Have you ever wondered what you were worth when it comes to the value you offer clients? If you are new in the business, you may not have a clear idea of your worth, but if you are a seasoned professional you probably have an idea of what you bring to the table in regards to customers.

Here’s how I’ve found out my own worth:

I’ve chatted with clients when they have not purchased a service. In several cases, I found that my prices were too low and actually scared a customer into feeling that others were more valuable as they charged more.

In one particular case, I actually got the client back when the higher priced resource shot themselves in the foot by not providing attentive customer service. I learned from that situation that sometimes having a low price is not a good thing.

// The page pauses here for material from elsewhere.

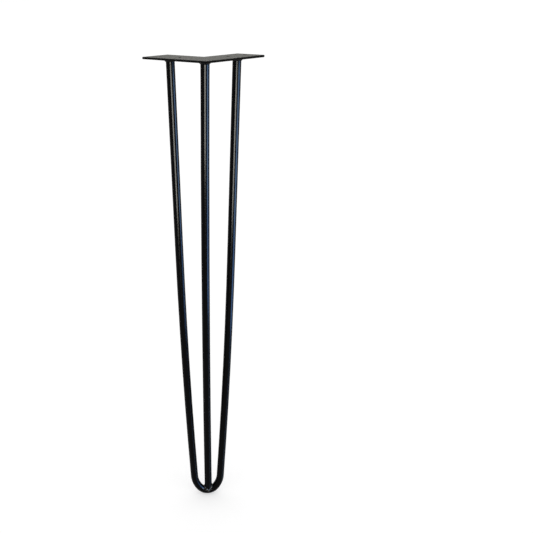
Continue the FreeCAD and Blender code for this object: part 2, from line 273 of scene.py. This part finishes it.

I’ve provided white label services and have seen the markup that is put on my own price and resold without additional value. In this case I found out that I was priced lower than the market and clients were willing to pay more for quality hands on, attentive service.

I watch how busy I am. If I am having trouble staying on schedule as I have too many customers, I know that I may need to review my pricing and consider adjustments or packaging of services together. If on the other hand, you are not busy and just getting established, you may need to drop your price to pick up business.

I think the key is to gauge what is happening in your industry and in your own business.  If you have not done a market survey and even blind shopped your own marketplace, now’s the time.  It is important to make sure you are not priced too low, but especially not priced too high.